The degree of a polynomial is an important concept when analyzing polynomial expressions. It represents the highest power of the variable in the expression.
For example, in the expression \(\frac{2}{5}x^3 - 2x^7\), the degrees of the terms are 3 and 7.
To determine the degree of the entire polynomial, we look at the term with the highest degree.
In this case, \(-2x^7\) has the highest exponent of 7, which makes 7 the degree of the polynomial.
Here’s a summary to keep in mind for any polynomial:

• The degree is the largest exponent of the variable in the expression.
• The degree of a polynomial can help determine its behavior and the number of roots it might have.

Terms in a polynomial are building blocks that make up the polynomial expression. Each term consists of a coefficient and a variable raised to a power.
In our expression \(\frac{2}{5}x^3 - 2x^7\), there are two distinct terms: \(\frac{2}{5}x^3\) and \(-2x^7\).
In detail, the construction of a term includes:

• A coefficient, which could be a whole number, fraction, or decimal. For example, \(\frac{2}{5}\) in the first term and \(-2\) in the second term are coefficients.
• A variable part, here it is \(x\), which may be raised to a power (exponent).

Understanding terms helps in simplifying and rearranging polynomials to make calculations easier.

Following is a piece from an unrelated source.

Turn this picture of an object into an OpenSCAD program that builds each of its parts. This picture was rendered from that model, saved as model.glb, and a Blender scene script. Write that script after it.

Exponents in polynomials are the powers to which the variable is raised in each term.
In the expression \(\frac{2}{5}x^3 - 2x^7\), the exponents are 3 and 7, respectively.
Why are exponents important?

• They play a crucial role in determining the degree of the polynomial, as the highest exponent indicates the degree.
• Exponents help define the shape and properties of the graph of the polynomial function.
• Understanding exponents is key to performing arithmetic operations on polynomial expressions, such as multiplication and division.

In polynomials, exponents must always be whole numbers and should not result in negative or fractional exponents, which would disqualify the expression as a polynomial.